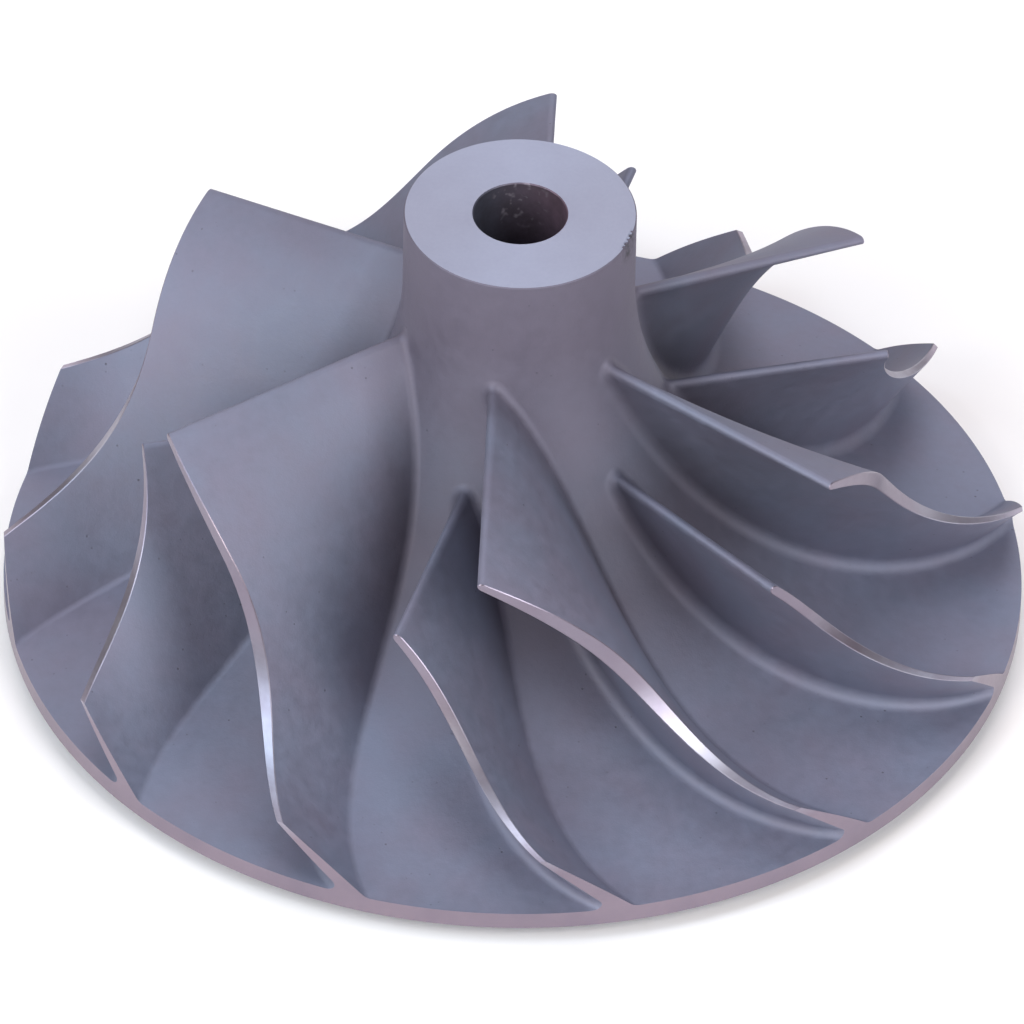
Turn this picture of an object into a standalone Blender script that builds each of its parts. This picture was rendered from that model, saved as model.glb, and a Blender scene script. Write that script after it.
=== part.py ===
"""Compressor wheel of a small turbocharger: one aluminium casting, machined where it runs.

A turned hub with a bored nose and a full back disc carries six full blades and six
splitter blades. The blades are swept surfaces, ruled between a root line on the hub and
an edge line along the housing. Nose up, the wheel stands on the flat pad of its back
disc, with its axis on +Z. Seen from the nose it turns clockwise.
"""

import math

import bmesh
import bpy
import numpy as np

# Driving dimensions in metres and degrees. Heights count from the back plane of the rim.
WHEEL_RADIUS = 0.035
BORE_RADIUS = 0.003175
NOSE_RADIUS = 0.0079
NOSE_HEIGHT = 0.0337
RIM_THICKNESS = 0.0012
PAD_RADIUS = 0.0085
PAD_DEPTH = 0.0012
PAD_FILLET = 0.0012

# The hub flares from the nose to the rim along a quarter ellipse.
HUB_FLARE_WIDTH = 0.0278
HUB_FLARE_HEIGHT = 0.0268

# The blades' outer edges run up the inlet bore of the housing, then flare out to the rim.
INLET_RADIUS = 0.026
EDGE_BEND_HEIGHT = 0.01715
EDGE_FLARE_WIDTH = 0.0112
EDGE_FLARE_HEIGHT = 0.01127

# Blades: where they start, how they turn, and how thick they are.
FULL_BLADES = 6
FIRST_BLADE_ANGLE = -95.0
LEADING_TIP_HEIGHT = 0.02268
LEADING_ROOT_HEIGHT = 0.02485
LEADING_ROOT_LAG = -7.0
SPLITTER_START = 0.264
ROOT_STATION_LAG = 0.29
EDGE_ANGLES = (66.0, 13.5, 40.5)
ROOT_ANGLES = (30.0, -7.0, 40.0)
FULL_EDGE_THICKNESS = (0.0006, 0.0017, 0.0007, 0.0003)
SPLITTER_EDGE_THICKNESS = (0.00045, 0.0010, 0.0006, 0.0003)
ROOT_THICKNESS = (0.0009, 0.0024, 0.0008)
LEADING_SHARPNESS = 0.6

# A root fillet as heights up the blade and widths beyond it, in shares of its radius.
FILLET_RADIUS = (0.0012, 0.0022, 0.0009)
FILLET_FOOT_WIDTH = 0.75
FILLET_MIDDLE = (0.3, 0.29)

# Stock that the machining takes off again, and how deep the blades are rooted in the hub.
RIM_STOCK = 0.001
BLADE_RIM_STOCK = 0.0016
EDGE_STOCK = 0.0008
ROOT_DEPTH = 0.0007
ROOT_CLEAR = 0.0001
TOOL_MARGIN = 0.005

# Resolution of the turned and the swept surfaces.
TURN_STEPS = 72
HUB_FLARE_STEPS = 14
EDGE_FLARE_STEPS = 10
PAD_FILLET_STEPS = 2
FULL_STATIONS = 13
SPLITTER_STATIONS = 10
LINE_SAMPLES = 400
MERGE_DISTANCE = 0.00001

FLARE_CENTRE = NOSE_RADIUS + HUB_FLARE_WIDTH
EDGE_FLARE_CENTRE = INLET_RADIUS + EDGE_FLARE_WIDTH


def clear_scene():
    """Take every object out of the scene."""
    for old in list(bpy.data.objects):
        bpy.data.objects.remove(old)


def make_collection(name):
    """Return a new collection linked to the scene."""
    collection = bpy.data.collections.new(name)
    bpy.context.scene.collection.children.link(collection)
    return collection


def aluminium():
    """Return the bare cast aluminium of the wheel."""
    material = bpy.data.materials.new("cast_aluminium")
    material.use_nodes = True
    shader = material.node_tree.nodes["Principled BSDF"]
    shader.inputs["Base Color"].default_value = (0.40, 0.40, 0.45, 1.0)
    shader.inputs["Roughness"].default_value = 0.42
    shader.inputs["Metallic"].default_value = 1.0
    return material


def hub_flare(first, last, count):
    """Radius and height on the hub's flare, for angles from 0 at the nose to 90 at the rim."""
    angle = np.linspace(first, last, count)
    radius = FLARE_CENTRE - HUB_FLARE_WIDTH * np.cos(angle)
    height = RIM_THICKNESS + HUB_FLARE_HEIGHT * (1.0 - np.sin(angle))
    return np.stack([radius, height], axis=1)


def edge_flare(count):
    """Radius and height on the flare of the blades' outer edges, from the bend to the rim."""
    last = math.acos((EDGE_FLARE_CENTRE - WHEEL_RADIUS) / EDGE_FLARE_WIDTH)
    angle = np.linspace(0.0, last, count)
    radius = EDGE_FLARE_CENTRE - EDGE_FLARE_WIDTH * np.cos(angle)
    height = EDGE_BEND_HEIGHT - EDGE_FLARE_HEIGHT * np.sin(angle)
    return np.stack([radius, height], axis=1)


def root_contour():
    """Radius and height along the blades' roots, from the leading edge to the rim."""
    drop = RIM_THICKNESS + HUB_FLARE_HEIGHT - LEADING_ROOT_HEIGHT
    first = math.asin(drop / HUB_FLARE_HEIGHT)
    last = math.acos((FLARE_CENTRE - WHEEL_RADIUS) / HUB_FLARE_WIDTH)
    return hub_flare(first, last, LINE_SAMPLES)


def edge_contour():
    """Radius and height along the blades' outer edges, from the leading tip to the rim."""
    heights = np.linspace(LEADING_TIP_HEIGHT, EDGE_BEND_HEIGHT, LINE_SAMPLES, endpoint=False)
    inlet = np.stack([np.full(LINE_SAMPLES, INLET_RADIUS), heights], axis=1)
    return np.vstack([inlet, edge_flare(LINE_SAMPLES)])


def length_along(line):
    """Distance from the line's start to each of its points."""
    steps = np.linalg.norm(np.diff(line, axis=0), axis=1)
    return np.concatenate([[0.0], np.cumsum(steps)])


def at_fractions(line, fractions):
    """Points at the given fractions of the line's length."""
    travelled = length_along(line)
    wanted = fractions * travelled[-1]
    return np.stack([np.interp(wanted, travelled, column) for column in line.T], axis=1)


def blend(values, fractions):
    """Run smoothly from the first value to the last, drawn toward those between."""
    while len(values) > 1:
        values = [a * (1.0 - fractions) + b * fractions for a, b in zip(values, values[1:])]
    return values[0]


def turned_angle(contour, fractions, blade_angles):
    """Angle about the axis: the blade angle's tangent, summed over length and radius."""
    slope = np.tan(np.radians(blend(blade_angles, fractions))) / contour[:, 0]
    steps = np.diff(length_along(contour)) * (slope[1:] + slope[:-1]) / 2.0
    return np.concatenate([[0.0], np.cumsum(steps)])


def to_space(contour, angle):
    """Turn radius, height and angle about the axis into points."""
    radius, height = contour.T
    return np.stack([radius * np.cos(angle), radius * np.sin(angle), height], axis=1)


def run_past_rim(line):
    """Add one point past the rim, in the direction of the line's last step."""
    step = line[-1] - line[-2]
    step *= BLADE_RIM_STOCK / np.linalg.norm(step)
    return np.vstack([line, line[-1] + step])


def blade_lines(start, stations):
    """Root line, edge line and station fractions of a blade, with its leading tip at angle 0."""
    fine = np.linspace(0.0, 1.0, LINE_SAMPLES)
    root_share = fine - ROOT_STATION_LAG * fine * (1.0 - fine)
    edge = at_fractions(edge_contour(), fine)
    root = at_fractions(root_contour(), root_share)
    edge_line = to_space(edge, turned_angle(edge, fine, EDGE_ANGLES))
    lag = math.radians(LEADING_ROOT_LAG)
    root_line = to_space(root, turned_angle(root, root_share, ROOT_ANGLES) + lag)
    chosen = np.linspace(start, 1.0, stations)
    pick = [np.stack([np.interp(chosen, fine, c) for c in line.T], axis=1)
            for line in (root_line, edge_line)]
    return run_past_rim(pick[0]), run_past_rim(pick[1]), np.append(chosen, 1.0)


def unit(vectors):
    """Scale each vector to length one."""
    return vectors / np.linalg.norm(vectors, axis=-1, keepdims=True)


def hub_normals(points):
    """Directions square to the hub's flare at points on it, out of the metal."""
    radius = np.linalg.norm(points[:, :2], axis=1)
    outward = points[:, :2] / radius[:, None]
    rise = (FLARE_CENTRE - radius) / HUB_FLARE_WIDTH**2
    drop = (RIM_THICKNESS + HUB_FLARE_HEIGHT - points[:, 2]) / HUB_FLARE_HEIGHT**2
    return unit(np.column_stack([outward * rise[:, None], drop]))


def blade_rows(span, radius):
    """Rows from below the root to past the edge: height along the span, and fillet width."""
    level = np.ones_like(span)
    foot = FILLET_FOOT_WIDTH * radius
    middle_height, middle_width = (share * radius for share in FILLET_MIDDLE)
    return [
        (-ROOT_DEPTH * level, foot),
        (ROOT_CLEAR * level, foot),
        (middle_height, middle_width),
        (radius, 0.0 * level),
        ((span + radius) / 2.0, 0.0 * level),
        (span + EDGE_STOCK, 0.0 * level),
    ]


def blade_mesh(name, start, stations, edge_thickness):
    """Loft a blade through rings of points, one ring for each row of its span."""
    root, edge, fractions = blade_lines(start, stations)
    along_root = unit(np.gradient(root, axis=0))
    along_edge = unit(np.gradient(edge, axis=0))
    up = unit(edge - root)
    across_root = unit(np.cross(along_root, hub_normals(root)))
    across_edge = unit(np.cross(along_edge, up))
    span = np.linalg.norm(edge - root, axis=1)
    own = (fractions - start) / (1.0 - start)
    rings = []
    for height, fillet in blade_rows(span, blend(FILLET_RADIUS, own)):
        share = (height / span)[:, None]
        along = unit((1.0 - share) * along_root + share * along_edge)
        across = unit((1.0 - share) * across_root + share * across_edge)
        thickness = (1.0 - share[:, 0]) * blend(ROOT_THICKNESS, own)
        thickness += share[:, 0] * blend(edge_thickness, own)
        half = thickness / 2.0
        half[0] *= LEADING_SHARPNESS
        centre = root + height[:, None] * up
        wide = (half + fillet)[:, None]
        nose = centre[0] - along[0] * wide[0]
        rings.append(np.vstack([[nose], centre + wide * across, (centre - wide * across)[::-1]]))
    work = bmesh.new()
    rows = [[work.verts.new(point) for point in ring] for ring in rings]
    around = len(rings[0])
    for lower, upper in zip(rows, rows[1:]):
        for i in range(around):
            j = (i + 1) % around
            work.faces.new((lower[i], lower[j], upper[j], upper[i]))
    for ring in (rows[0], rows[-1]):
        work.faces.new((ring[0], ring[1], ring[-1]))
        for i in range(1, around // 2):
            work.faces.new((ring[i], ring[i + 1], ring[-i - 1], ring[-i]))
    bmesh.ops.triangulate(work, faces=work.faces)
    bmesh.ops.recalc_face_normals(work, faces=work.faces)
    mesh = bpy.data.meshes.new(name)
    work.to_mesh(mesh)
    work.free()
    return mesh


def raised(profile):
    """Lift a profile from the rim's back plane to stand on the pad."""
    return [(radius, height + PAD_DEPTH) for radius, height in profile]


def hub_profile():
    """Outline of the hub, from the nose down the outside, across the back and up the bore."""
    outline = [(NOSE_RADIUS, NOSE_HEIGHT)]
    outline += [tuple(p) for p in hub_flare(0.0, math.pi / 2.0, HUB_FLARE_STEPS + 1)]
    outline += [(WHEEL_RADIUS + RIM_STOCK, RIM_THICKNESS), (WHEEL_RADIUS + RIM_STOCK, 0.0)]
    for i in range(PAD_FILLET_STEPS + 1):
        angle = math.pi / 2.0 * i / PAD_FILLET_STEPS
        outline.append((PAD_RADIUS + PAD_FILLET * (1.0 - math.sin(angle)),
                        -PAD_FILLET * (1.0 - math.cos(angle))))
    outline += [(BORE_RADIUS, -PAD_DEPTH), (BORE_RADIUS, NOSE_HEIGHT)]
    return raised(outline)


def machined_profile():
    """Outline of everything that the lathe leaves: the rim, and the space inside the housing."""
    outline = [(0.0, NOSE_HEIGHT + TOOL_MARGIN), (INLET_RADIUS, NOSE_HEIGHT + TOOL_MARGIN)]
    outline += [tuple(p) for p in edge_flare(EDGE_FLARE_STEPS + 1)]
    outline += [(WHEEL_RADIUS, -TOOL_MARGIN), (0.0, -TOOL_MARGIN)]
    return raised(outline)


def turn(name, profile, closed, collection):
    """Turn a profile about Z into a solid."""
    count = len(profile)
    edges = [(i, i + 1) for i in range(count - 1)]
    if closed:
        edges.append((count - 1, 0))
    mesh = bpy.data.meshes.new(name)
    mesh.from_pydata([(radius, 0.0, height) for radius, height in profile], edges, [])
    solid = bpy.data.objects.new(name, mesh)
    collection.objects.link(solid)
    screw = solid.modifiers.new("turning", "SCREW")
    screw.axis = "Z"
    screw.steps = TURN_STEPS
    screw.render_steps = TURN_STEPS
    screw.use_merge_vertices = True
    screw.merge_threshold = MERGE_DISTANCE
    screw.use_smooth_shade = True
    return solid


def hide_helper(helper):
    """Mark an object as a helper that is not part of the wheel."""
    helper.hide_render = True
    helper.display_type = "WIRE"


def combine(target, operation, tool):
    """Join a tool to the target, or cut the target by it."""
    step = target.modifiers.new(tool.name, "BOOLEAN")
    step.operation = operation
    step.solver = "EXACT"
    step.object = tool


def main():
    """Model the wheel: hub, blades, then the turned outside."""
    clear_scene()
    wheel_parts = make_collection("compressor_wheel")
    helpers = make_collection("blade_and_lathe_tools")
    wheel = turn("compressor_wheel", hub_profile(), True, wheel_parts)
    wheel.data.materials.append(aluminium())
    full = blade_mesh("full_blade", 0.0, FULL_STATIONS, FULL_EDGE_THICKNESS)
    splitter = blade_mesh("splitter_blade", SPLITTER_START, SPLITTER_STATIONS, SPLITTER_EDGE_THICKNESS)
    half_pitch = 180.0 / FULL_BLADES
    for i in range(2 * FULL_BLADES):
        shape = full if i % 2 == 0 else splitter
        blade = bpy.data.objects.new(f"{shape.name}_{i // 2 + 1}", shape)
        blade.location.z = PAD_DEPTH
        blade.rotation_euler.z = math.radians(FIRST_BLADE_ANGLE + i * half_pitch)
        helpers.objects.link(blade)
        hide_helper(blade)
        combine(wheel, "UNION", blade)
    envelope = turn("machined_envelope", machined_profile(), False, helpers)
    hide_helper(envelope)
    combine(wheel, "INTERSECT", envelope)


main()
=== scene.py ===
# %% [markdown]
# # A compressor wheel, cast in one piece and machined where it runs
# The wheel is one aluminium casting: a bored hub that flares into a disc, six full blades
# and six splitter blades. The lathe has cut its nose face, bore, rim, back and the outer
# edges of the blades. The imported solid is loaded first, as the fixed frame. The fine skin
# that is made below takes the place of that solid, and keeps its sizes.

# %% Load the frame
import math

import bmesh
import bpy
import numpy as np
from mathutils import Matrix, Vector
from mathutils.geometry import delaunay_2d_cdt


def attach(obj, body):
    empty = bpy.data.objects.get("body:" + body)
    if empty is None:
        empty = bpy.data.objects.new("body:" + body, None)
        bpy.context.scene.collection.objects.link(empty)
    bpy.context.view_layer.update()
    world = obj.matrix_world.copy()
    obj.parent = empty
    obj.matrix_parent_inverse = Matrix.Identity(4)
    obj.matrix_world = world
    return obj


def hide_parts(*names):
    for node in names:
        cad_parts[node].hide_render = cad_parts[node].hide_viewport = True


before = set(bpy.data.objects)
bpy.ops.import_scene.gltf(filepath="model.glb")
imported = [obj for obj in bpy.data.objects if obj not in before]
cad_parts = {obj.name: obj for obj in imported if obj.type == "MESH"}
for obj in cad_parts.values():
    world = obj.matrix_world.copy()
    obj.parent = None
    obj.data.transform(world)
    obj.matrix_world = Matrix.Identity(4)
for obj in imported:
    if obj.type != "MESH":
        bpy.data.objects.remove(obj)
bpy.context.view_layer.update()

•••

### [What you are asked to do]
Find the line that contains "machined_profile(), False, helpers)" in the listing above. Retype it and every line after it up to the last, exactly, and nothing else.

### [Response]
    envelope = turn("machined_envelope", machined_profile(), False, helpers)
    hide_helper(envelope)
    combine(wheel, "INTERSECT", envelope)


main()
=== scene.py ===
# %% [markdown]
# # A compressor wheel, cast in one piece and machined where it runs
# The wheel is one aluminium casting: a bored hub that flares into a disc, six full blades
# and six splitter blades. The lathe has cut its nose face, bore, rim, back and the outer
# edges of the blades. The imported solid is loaded first, as the fixed frame. The fine skin
# that is made below takes the place of that solid, and keeps its sizes.

# %% Load the frame
import math

import bmesh
import bpy
import numpy as np
from mathutils import Matrix, Vector
from mathutils.geometry import delaunay_2d_cdt


def attach(obj, body):
    empty = bpy.data.objects.get("body:" + body)
    if empty is None:
        empty = bpy.data.objects.new("body:" + body, None)
        bpy.context.scene.collection.objects.link(empty)
    bpy.context.view_layer.update()
    world = obj.matrix_world.copy()
    obj.parent = empty
    obj.matrix_parent_inverse = Matrix.Identity(4)
    obj.matrix_world = world
    return obj


def hide_parts(*names):
    for node in names:
        cad_parts[node].hide_render = cad_parts[node].hide_viewport = True


before = set(bpy.data.objects)
bpy.ops.import_scene.gltf(filepath="model.glb")
imported = [obj for obj in bpy.data.objects if obj not in before]
cad_parts = {obj.name: obj for obj in imported if obj.type == "MESH"}
for obj in cad_parts.values():
    world = obj.matrix_world.copy()
    obj.parent = None
    obj.data.transform(world)
    obj.matrix_world = Matrix.Identity(4)
for obj in imported:
    if obj.type != "MESH":
        bpy.data.objects.remove(obj)
bpy.context.view_layer.update()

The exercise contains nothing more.